The public has no good reason to doubt the impartiality of our decision: our own offices are not at stake in this case; we have no financial interest in the outcome; and we did not select or appoint Judge Pryor to sit on this Court. We recognize that our associate Judge Pryor has an interest in the motion, but even the naming of a judicial colleague as a defendant in litigation (and Judge Pryor is not a defendant here) does not require automatic disqualification of every judge on the same court. Guide to Judiciary Policies and Procedures, Vol. II, Ch. IV, Published Advisory

Opinion No. 103(II)(B) (2002).
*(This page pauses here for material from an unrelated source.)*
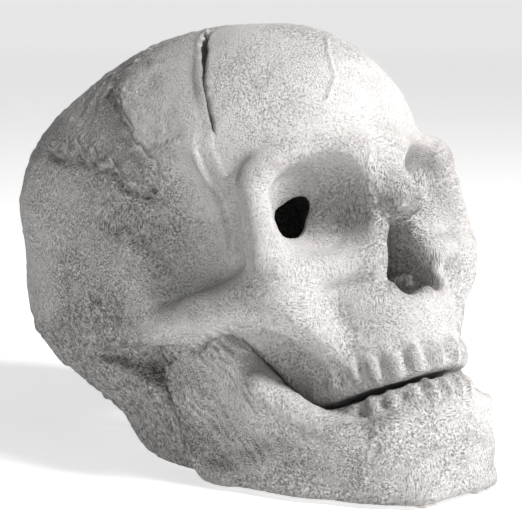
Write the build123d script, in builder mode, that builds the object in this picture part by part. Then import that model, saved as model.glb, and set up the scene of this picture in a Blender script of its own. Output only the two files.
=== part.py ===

In addition, on the question of the constitutionality of Judge Pryor's appointment, several factors point toward our going forward to decide this case: (1) the issue concerns solely the President’s recess appointment power and bears no relation to Judge Pryor's personal conduct or credibility; (2) even as to the narrow issue of the President's appointment power, the motion raises purely legal, constitutional issues based on undisputed facts and does not involve discretion or any fact-finding by this Court; (3) the motion raises mainly an issue affecting all recess appointments and not only Judge Pryor’s appointment; (4) Judge Pryor is not a party to this case and has himself voluntarily recused from participating in this motion to disqualify; and. (5) as noted above, our prompt resolution of this issue, as opposed to certification, best serves sound judicial administration.

By the way, no one has sought to disqualify any or all of the Article III judges of this Court from deciding this motion.